In May 2018, Freeman pleaded guilty to the indictment under a plea agreement that accurately reflected the prison term he faced (10 years to life) and accurately reflected “that he faced a maximum term of supervised  release of life.” Op at 4. But the agreement incorrectly stated that Freeman was subject to a mandatory minimum term of supervised release of 5 years, when it was actually 10, years. Id. “The error in the agreement carried over to Freeman’s plea allocution.” Op at 5. And the district court wrongly stated that the mandatory minimum term of supervised release was five years, although it correctly said the ‘maximum” term of supervision was life.
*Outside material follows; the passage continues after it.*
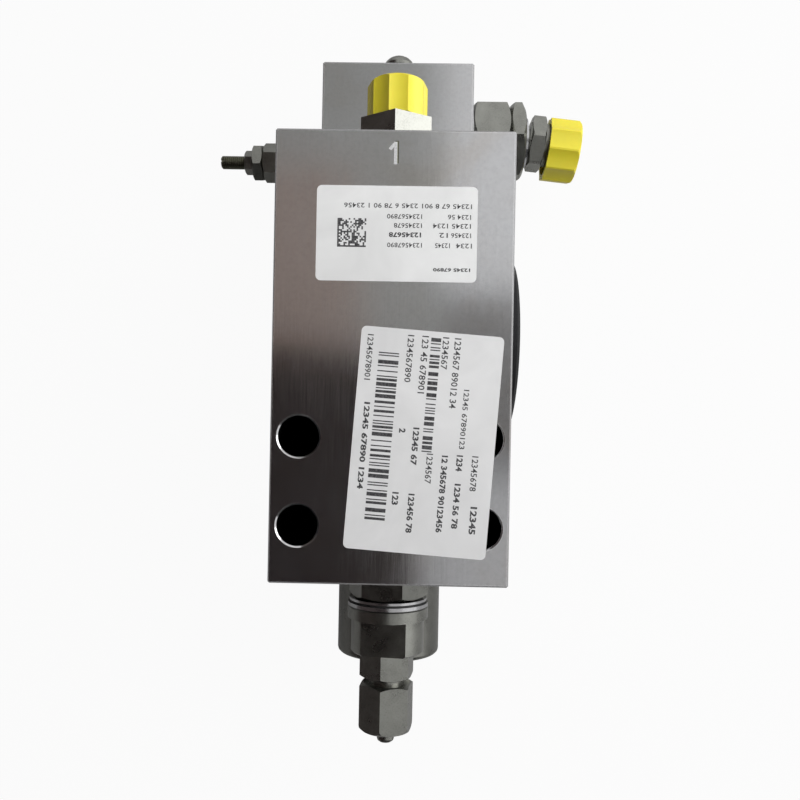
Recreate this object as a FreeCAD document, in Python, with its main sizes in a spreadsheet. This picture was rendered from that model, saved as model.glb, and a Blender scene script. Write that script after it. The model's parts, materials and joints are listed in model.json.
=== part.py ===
import FreeCAD, Part
import Sketcher
import math
import os
import re

# Hydraulic holding valve block, in millimetres.
# The origin is the centre of the port on the mounting face, which lies at height 0.
# X runs to the right and Y up along the block, seen from the label face, and Z points out of that face.

Vector = FreeCAD.Vector

SIZES = [
    ("block_width", 75.0, "front body, left to right"),
    ("block_low", 32.0, "port centre down to the lower end"),
    ("block_high", 109.8, "port centre up to the upper end of the front body"),
    ("block_depth", 95.0, "mounting face to label face"),
    ("block_edge", 0.5, "broken edges of the block"),
    ("rear_width", 56.0, "rear body that stands out at the upper end, left to right"),
    ("rear_high", 152.8, "port centre up to the upper end of the rear body"),
    ("rear_below", 16.2, "front gallery's axis down to the rear body's front"),
    ("bolt_across", 57.2, "through holes, left to right"),
    ("bolt_along", 27.8, "through holes, along the block"),
    ("bolt_hole", 13.0, "through hole diameter"),
    ("bolt_chamfer", 0.45, "broken mouths of the through holes"),
    ("port_bore", 25.0, "port on the mounting face, diameter"),
    ("port_deep", 9.0, "port on the mounting face, depth at its full diameter"),
    ("port_passage", 21.0, "passage from the port to the ring gallery, diameter"),
    ("seal_groove", 39.4, "outer diameter of the port's seal groove"),
    ("seal_groove_deep", 2.8, "depth of the port's seal groove"),
    ("seal_groove_wide", 4.6, "width of the port's seal groove"),
    ("port_seal_wire", 2.6, "thickness of the port's seal when flush"),
    ("side_up", 48.5, "side port above the port centre"),
    ("side_height", 47.5, "side port above the mounting face"),
    ("side_bore", 25.0, "side port diameter"),
    ("side_reach", 40.0, "side port depth from the side face"),
    ("tap_hole", 10.2, "threaded holes round the side port, core diameter"),
    ("tap_deep", 18.0, "threaded holes round the side port, depth"),
    ("main_height", 26.0, "main bore above the mounting face"),
    ("cap_thread", 36.0, "mouth of the main bore, diameter"),
    ("cap_thread_deep", 18.0, "depth of the mouth of the main bore"),
    ("sleeve_outer", 28.0, "sleeve diameter"),
    ("sleeve_shoulder", 62.0, "port centre up to the shoulder that stops the sleeve"),
    ("gallery_outer", 34.0, "ring galleries round the sleeve, diameter"),
    ("port_gallery", 18.0, "width of the ring gallery at the port"),
    ("side_gallery", 15.0, "width of the ring gallery at the side port"),
    ("stem_bore", 6.06, "hole that guides the pilot stem"),
    ("pilot_floor", 78.0, "port centre up to the floor of the pilot bore"),
    ("pilot_bore", 18.0, "pilot bore diameter"),
    ("plug_thread", 24.0, "top plug thread diameter"),
    ("plug_deep", 13.8, "top plug thread depth"),
    ("relief_clear", 2.6, "front body's upper end up to the relief cartridge's flats"),
    ("relief_thread", 18.0, "relief cartridge thread diameter"),
    ("relief_deep", 12.0, "relief cartridge thread depth"),
    ("relief_passage", 4.5, "passage from the pilot bore to the relief valve"),
    ("pilot_clear", 9.5, "front body's upper end up to the pilot adapter's flats"),
    ("pilot_thread", 20.0, "pilot port thread diameter"),
    ("pilot_deep", 11.0, "pilot port thread depth"),
    ("pilot_passage", 7.0, "passage from the pilot port to the pilot bore"),
    ("front_height", 66.2, "front gallery above the mounting face"),
    ("front_bore", 9.0, "front gallery diameter"),
    ("check_bore", 14.0, "check valve bore diameter"),
    ("check_seat", 20.0, "port centre up to the check valve's seat"),
    ("front_passage", 5.0, "drilling from the port to the check valve"),
    ("low_thread", 20.0, "lower front thread diameter"),
    ("low_deep", 14.0, "lower front thread depth"),
    ("high_thread", 18.0, "upper front thread diameter"),
    ("high_deep", 13.0, "upper front thread depth"),
    ("thread_gap", 0.05, "radial gap of a screwed or pushed in piece"),
    ("run_gap", 0.03, "radial gap of a sliding piece"),
    ("seat_gap", 0.1, "gap left where a moving piece rests"),
    ("nut_edge", 0.577, "slope of a hexagon's chamfer"),
    ("cap_outer", 40.0, "spring cap diameter"),
    ("cap_long", 38.4, "spring cap below the block"),
    ("cap_round", 1.5, "rounded lower edge of the spring cap"),
    ("cap_flare", 1.6, "collar of the spring cap at the block"),
    ("cap_seal", 1.2, "width and depth of the seal groove in that collar"),
    ("cap_chamber", 24.0, "spring chamber diameter"),
    ("cap_floor", 12.8, "thickness of the spring cap's end"),
    ("cap_key", 14.0, "hexagon socket in the spring cap's end, across flats"),
    ("cap_key_deep", 6.0, "depth of that socket"),
    ("sleeve_low", 30.0, "port centre down to the sleeve's lower end"),
    ("poppet_outer", 20.0, "main poppet guide diameter"),
    ("chamber_outer", 23.0, "sleeve chamber at the port, diameter"),
    ("throat", 15.0, "seat bore in the sleeve, diameter"),
    ("seat_up", 20.0, "port centre up to the main seat"),
    ("guide_up", -10.0, "port centre up to the upper end of the poppet's guide bore"),
    ("throat_top", 34.0, "port centre up to the upper end of the seat bore"),
    ("upper_chamber_top", 58.0, "port centre up to the roof of the sleeve's upper chamber"),
    ("window", 8.0, "windows in the sleeve, diameter"),
    ("ring_groove", 1.7, "depth of the small seal rings' grooves"),
    ("ring_groove_wide", 2.6, "width of the small seal rings' grooves"),
    ("ring_up", 28.0, "port centre up to the sleeve's seal"),
    ("poppet_low", 28.0, "port centre down to the poppet's lower end"),
    ("poppet_guide", 17.0, "length of the poppet's guide"),
    ("poppet_neck", 13.0, "poppet neck diameter"),
    ("poppet_head", 18.4, "poppet head diameter"),
    ("poppet_nose", 8.0, "poppet nose diameter"),
    ("poppet_top", 40.0, "port centre up to the end of the poppet's nose"),
    ("poppet_pocket", 14.4, "spring pocket in the poppet, diameter"),
    ("poppet_pocket_deep", 8.0, "depth of that pocket"),
    ("main_wire", 2.2, "main spring wire"),
    ("main_coil", 11.4, "main spring mean diameter"),
    ("main_turns", 7.5, "main spring turns"),
    ("disc_thick", 3.0, "main spring seat thickness"),
    ("disc_nub", 8.6, "centring boss of the spring seats, diameter"),
    ("disc_nub_high", 3.0, "height of that boss"),
    ("piston_low", 92.0, "port centre up to the pilot piston's head"),
    ("piston_long", 20.0, "pilot piston head length"),
    ("stem", 6.0, "pilot piston stem diameter"),
    ("pilot_wire", 1.4, "pilot spring wire"),
    ("pilot_coil", 13.0, "pilot spring mean diameter"),
    ("pilot_turns", 4.0, "pilot spring turns"),
    ("stop_screw", 8.0, "stroke stop screw diameter"),
    ("stop_stand", 9.0, "stroke stop screw above its washer"),
    ("plug_seal_up", 3.0, "seal ring above the top plug's inner end"),
    ("pin_hole", 4.0, "spanner holes in the top plug, diameter"),
    ("pin_circle", 18.6, "circle of the spanner holes"),
    ("pin_deep", 5.0, "depth of the spanner holes"),
    ("dome_flats", 13.0, "dome nut across flats"),
    ("dome_hex", 7.5, "dome nut hexagon height"),
    ("dome_outer", 12.5, "dome nut dome diameter"),
    ("dome_high", 12.4, "dome nut height"),
    ("washer_thick", 1.2, "sealing washer thickness"),
    ("high_flats", 24.0, "upper fitting across flats"),
    ("high_hex", 11.8, "upper fitting hexagon height"),
    ("high_end", 16.0, "upper fitting outer thread diameter"),
    ("high_end_long", 11.7, "upper fitting outer thread length"),
    ("fitting_bore", 6.0, "bore through the fittings"),
    ("high_cap", 20.9, "upper protective cap diameter"),
    ("high_cap_long", 12.7, "upper protective cap length"),
    ("high_cap_stand", 1.1, "thread left bare under the upper protective cap"),
    ("cap_roof", 2.0, "protective cap end thickness"),
    ("cap_slack", 0.25, "radial gap of a protective cap on its fitting"),
    ("cap_shoulder", 0.9, "broken outer edge of a protective cap"),
    ("cap_hollow", 0.9, "depth of the hollows round a protective cap"),
    ("low_flats", 24.0, "lower fitting's first hexagon across flats"),
    ("low_hex", 9.0, "lower fitting's first hexagon height"),
    ("low_ring_outer", 27.8, "bright rings diameter"),
    ("backup_thick", 0.8, "back-up ring thickness"),
    ("rubber_thick", 0.7, "thickness of the rubber ring under the back-up ring"),
    ("bonded_thick", 1.2, "bonded seal thickness"),
    ("low_neck", 16.0, "neck that carries the rings, diameter"),
    ("collar_outer", 27.9, "reducer collar diameter"),
    ("collar_high", 4.2, "reducer collar height"),
    ("barrel_outer", 25.2, "reducer barrel diameter"),
    ("barrel_high", 11.9, "reducer barrel height"),
    ("barrel_flats", 20.0, "flats milled on the reducer barrel"),
    ("tube_flats", 17.0, "tube nut and its fitting across flats"),
    ("tube_hex", 9.0, "tube fitting hexagon height"),
    ("tube_thread", 12.0, "tube fitting thread diameter"),
    ("tube_thread_long", 12.0, "tube fitting thread length"),
    ("nut_space", 1.9, "groove between the tube fitting and its nut"),
    ("nut_long", 16.95, "tube nut length"),
    ("nut_mouth", 6.3, "hole in the tube nut's end, diameter"),
    ("nut_round", 2.4, "rounding of the tube nut's end"),
    ("nut_end", 12.0, "flat end of the tube nut, diameter"),
    ("nut_thread_space", 11.6, "depth of the tube nut's threaded bore"),
    ("plug_stem", 6.0, "blanking plug stem diameter"),
    ("plug_stand", 4.1, "blanking plug nub beyond the tube nut"),
    ("plug_dome", 1.6, "height of the blanking plug's domed end"),
    ("plug_cone", 9.2, "blanking plug cone diameter"),
    ("adapter_flats", 27.0, "pilot adapter across flats"),
    ("adapter_hex", 14.6, "pilot adapter hexagon height"),
    ("adapter_socket", 14.1, "socket in the pilot adapter, diameter"),
    ("adapter_socket_deep", 9.4, "depth of that socket"),
    ("adapter_neck", 22.0, "pilot adapter outer thread diameter"),
    ("jam_thick", 5.8, "pilot lock nut thickness"),
    ("reducer_flats", 19.0, "pilot reducer across flats"),
    ("reducer_turned", 21.2, "pilot reducer hexagon, turned diameter"),
    ("reducer_hex", 5.4, "pilot reducer hexagon height"),
    ("reducer_end", 16.0, "pilot reducer outer thread diameter"),
    ("reducer_end_long", 11.0, "pilot reducer outer thread length"),
    ("reducer_stud", 11.0, "pilot reducer's inner stud, diameter"),
    ("reducer_tail", 9.0, "length of that stud"),
    ("reducer_neck", 16.0, "pilot reducer neck diameter"),
    ("reducer_neck_long", 0.5, "pilot reducer neck length"),
    ("reducer_edge", 0.5, "broken edges of the pilot reducer's hexagon"),
    ("reducer_droop", 6.0, "angle that the loose pilot reducer hangs by, in degrees"),
    ("pilot_ring", 18.6, "pilot sealing washer diameter"),
    ("side_cap", 24.2, "pilot protective cap diameter"),
    ("side_cap_long", 12.0, "pilot protective cap length"),
    ("side_cap_stand", 1.5, "thread left bare under the pilot protective cap"),
    ("side_slack", 1.75, "radial gap of the pilot protective cap, which hangs on its thread"),
    ("relief_flats", 22.0, "relief cartridge hexagon across flats"),
    ("relief_hex", 8.0, "relief cartridge hexagon height"),
    ("relief_tail_flats", 13.0, "relief cartridge tail across flats"),
    ("relief_tail", 16.0, "relief cartridge tail length"),
    ("relief_bore", 8.0, "relief spring bore diameter"),
    ("relief_seat_bore", 4.0, "relief seat diameter"),
    ("relief_seat_thick", 3.0, "relief seat ring thickness"),
    ("relief_poppet_head", 6.4, "relief poppet head diameter"),
    ("relief_poppet_long", 9.0, "relief poppet length"),
    ("relief_wire", 1.1, "relief spring wire"),
    ("relief_coil", 5.8, "relief spring mean diameter"),
    ("relief_turns", 7.0, "relief spring turns"),
    ("relief_plate", 2.0, "relief spring plate thickness"),
    ("relief_plate_back", 20.0, "rear body's side to the back of the relief spring plate"),
    ("sleeve_nut", 4.2, "nut on the relief cartridge's tail, thickness"),
    ("adjuster", 5.0, "adjusting screw diameter"),
    ("adjuster_stand", 9.6, "adjusting screw beyond its lock nut"),
    ("lock_flats", 8.0, "adjusting screw lock nut across flats"),
    ("lock_thick", 3.4, "adjusting screw lock nut thickness"),
    ("check_long", 20.0, "check poppet length"),
    ("check_wire", 1.2, "check spring wire"),
    ("check_coil", 8.2, "check spring mean diameter"),
    ("check_turns", 6.0, "check spring turns"),
    ("check_pocket", 10.2, "spring pocket in the check poppet, diameter"),
    ("check_pocket_deep", 11.0, "depth of that pocket"),
    ("cover_outer", 63.5, "side port cover diameter"),
    ("cover_thick", 4.8, "side port cover thickness"),
    ("cover_round", 1.0, "rounded rim of the side port cover"),
    ("spigot_long", 9.0, "side port cover spigot length"),
    ("spigot_wall", 2.0, "side port cover spigot wall"),
]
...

Id.

Before sentencing (and after the filing of the Presentence Report), the court recognized the error and informed the defense. Freeman moved to withdraw the guilty plea. The motion was denied. And “[o]n June 14, 2019, the district court sentenced Freeman to 15 years’ imprisonment and 10 years’ supervised release, the minimum total sentence allowed by law.” Op at 5-10.


The Circuit affirmed the district court’s order, denying the motion to withdraw the guilty plea. But it stated it would “first clarify the applicable framework and standard of review on appeal where a defendant asserts a Rule 11 error.” Op at 10.

It said: “Because both parties wrongly assume that Freeman, as the defendant, bears the ultimate burden of persuasion to show that the Rule 11 error affected his substantial rights, we clarify that where a defendant moved to withdraw a guilty plea before sentencing based on a Rule 11 error, it is the government’s burden on appeal to show that such error was harmless.” Op. at 3.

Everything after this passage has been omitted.